## [What is being asked]
Please give the data below again in full, exactly as it stands.

* begin Source material *

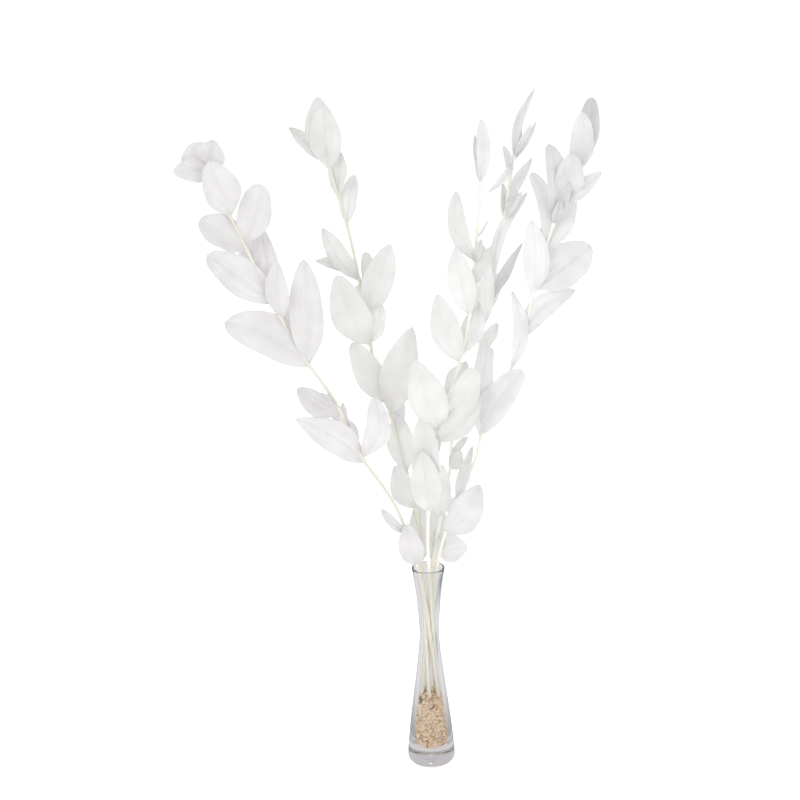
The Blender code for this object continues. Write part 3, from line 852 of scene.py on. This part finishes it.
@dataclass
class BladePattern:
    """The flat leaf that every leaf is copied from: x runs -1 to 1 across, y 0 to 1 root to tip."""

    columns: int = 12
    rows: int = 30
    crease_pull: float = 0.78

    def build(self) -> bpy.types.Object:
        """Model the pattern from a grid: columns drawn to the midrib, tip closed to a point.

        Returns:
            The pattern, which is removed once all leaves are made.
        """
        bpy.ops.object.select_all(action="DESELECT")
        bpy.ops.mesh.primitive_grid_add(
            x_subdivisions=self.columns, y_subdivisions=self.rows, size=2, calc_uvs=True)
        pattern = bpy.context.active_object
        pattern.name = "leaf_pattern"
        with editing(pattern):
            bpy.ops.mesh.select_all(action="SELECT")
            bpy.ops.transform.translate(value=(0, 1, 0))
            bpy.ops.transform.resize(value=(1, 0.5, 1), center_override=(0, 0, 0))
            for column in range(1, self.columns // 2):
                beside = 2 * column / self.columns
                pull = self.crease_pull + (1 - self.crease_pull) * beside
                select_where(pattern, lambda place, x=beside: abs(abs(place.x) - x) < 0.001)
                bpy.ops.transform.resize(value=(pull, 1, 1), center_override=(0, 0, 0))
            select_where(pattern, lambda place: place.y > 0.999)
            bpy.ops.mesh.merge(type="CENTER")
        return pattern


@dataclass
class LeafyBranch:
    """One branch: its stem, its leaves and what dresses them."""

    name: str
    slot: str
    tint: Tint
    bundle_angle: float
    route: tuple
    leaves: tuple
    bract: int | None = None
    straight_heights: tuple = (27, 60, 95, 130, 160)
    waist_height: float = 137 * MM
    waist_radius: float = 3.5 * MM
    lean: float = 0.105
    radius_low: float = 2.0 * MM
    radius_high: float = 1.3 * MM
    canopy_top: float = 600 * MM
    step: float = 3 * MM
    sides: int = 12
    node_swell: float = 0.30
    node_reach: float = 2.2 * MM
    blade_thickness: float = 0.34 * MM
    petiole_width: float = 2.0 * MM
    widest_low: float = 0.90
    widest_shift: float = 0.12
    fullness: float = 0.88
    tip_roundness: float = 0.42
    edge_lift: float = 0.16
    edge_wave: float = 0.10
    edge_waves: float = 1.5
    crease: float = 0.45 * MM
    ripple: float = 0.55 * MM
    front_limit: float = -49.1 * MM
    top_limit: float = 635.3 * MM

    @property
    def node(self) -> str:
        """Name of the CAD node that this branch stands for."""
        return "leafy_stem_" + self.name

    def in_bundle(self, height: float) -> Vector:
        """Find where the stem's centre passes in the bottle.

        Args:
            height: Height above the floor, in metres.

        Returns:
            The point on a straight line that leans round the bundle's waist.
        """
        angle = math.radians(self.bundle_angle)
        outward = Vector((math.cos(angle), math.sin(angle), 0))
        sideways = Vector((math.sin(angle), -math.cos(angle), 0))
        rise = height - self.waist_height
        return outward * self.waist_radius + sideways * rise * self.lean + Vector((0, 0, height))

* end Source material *

## [Reply]
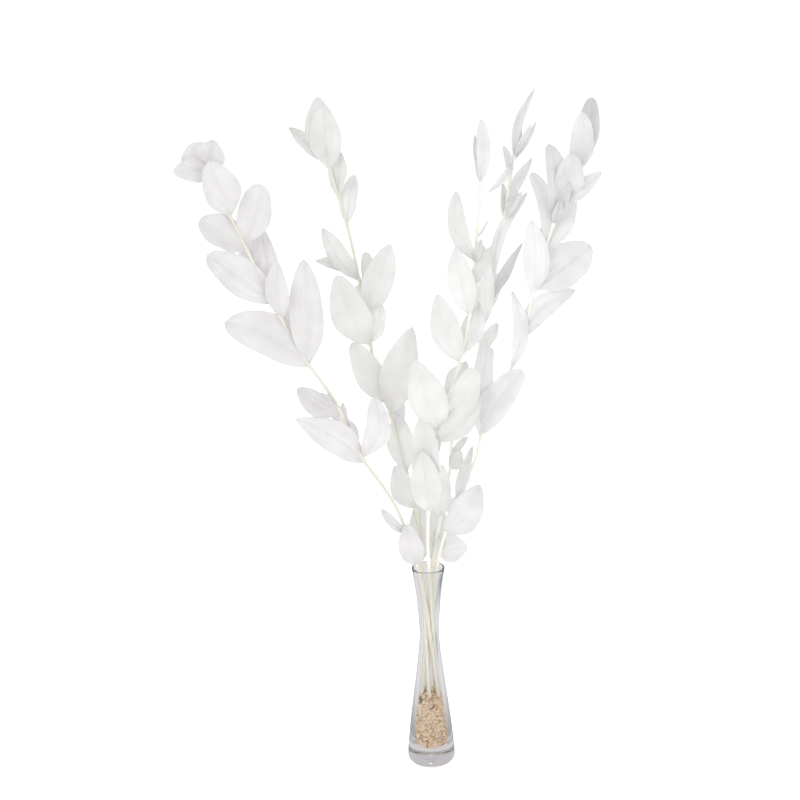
The Blender code for this object continues. Write part 3, from line 852 of scene.py on. This part finishes it.
@dataclass
class BladePattern:
    """The flat leaf that every leaf is copied from: x runs -1 to 1 across, y 0 to 1 root to tip."""

    columns: int = 12
    rows: int = 30
    crease_pull: float = 0.78

    def build(self) -> bpy.types.Object:
        """Model the pattern from a grid: columns drawn to the midrib, tip closed to a point.

        Returns:
            The pattern, which is removed once all leaves are made.
        """
        bpy.ops.object.select_all(action="DESELECT")
        bpy.ops.mesh.primitive_grid_add(
            x_subdivisions=self.columns, y_subdivisions=self.rows, size=2, calc_uvs=True)
        pattern = bpy.context.active_object
        pattern.name = "leaf_pattern"
        with editing(pattern):
            bpy.ops.mesh.select_all(action="SELECT")
            bpy.ops.transform.translate(value=(0, 1, 0))
            bpy.ops.transform.resize(value=(1, 0.5, 1), center_override=(0, 0, 0))
            for column in range(1, self.columns // 2):
                beside = 2 * column / self.columns
                pull = self.crease_pull + (1 - self.crease_pull) * beside
                select_where(pattern, lambda place, x=beside: abs(abs(place.x) - x) < 0.001)
                bpy.ops.transform.resize(value=(pull, 1, 1), center_override=(0, 0, 0))
            select_where(pattern, lambda place: place.y > 0.999)
            bpy.ops.mesh.merge(type="CENTER")
        return pattern


@dataclass
class LeafyBranch:
    """One branch: its stem, its leaves and what dresses them."""

    name: str
    slot: str
    tint: Tint
    bundle_angle: float
    route: tuple
    leaves: tuple
    bract: int | None = None
    straight_heights: tuple = (27, 60, 95, 130, 160)
    waist_height: float = 137 * MM
    waist_radius: float = 3.5 * MM
    lean: float = 0.105
    radius_low: float = 2.0 * MM
    radius_high: float = 1.3 * MM
    canopy_top: float = 600 * MM
    step: float = 3 * MM
    sides: int = 12
    node_swell: float = 0.30
    node_reach: float = 2.2 * MM
    blade_thickness: float = 0.34 * MM
    petiole_width: float = 2.0 * MM
    widest_low: float = 0.90
    widest_shift: float = 0.12
    fullness: float = 0.88
    tip_roundness: float = 0.42
    edge_lift: float = 0.16
    edge_wave: float = 0.10
    edge_waves: float = 1.5
    crease: float = 0.45 * MM
    ripple: float = 0.55 * MM
    front_limit: float = -49.1 * MM
    top_limit: float = 635.3 * MM

    @property
    def node(self) -> str:
        """Name of the CAD node that this branch stands for."""
        return "leafy_stem_" + self.name

    def in_bundle(self, height: float) -> Vector:
        """Find where the stem's centre passes in the bottle.

        Args:
            height: Height above the floor, in metres.

        Returns:
            The point on a straight line that leans round the bundle's waist.
        """
        angle = math.radians(self.bundle_angle)
        outward = Vector((math.cos(angle), math.sin(angle), 0))
        sideways = Vector((math.sin(angle), -math.cos(angle), 0))
        rise = height - self.waist_height
        return outward * self.waist_radius + sideways * rise * self.lean + Vector((0, 0, height))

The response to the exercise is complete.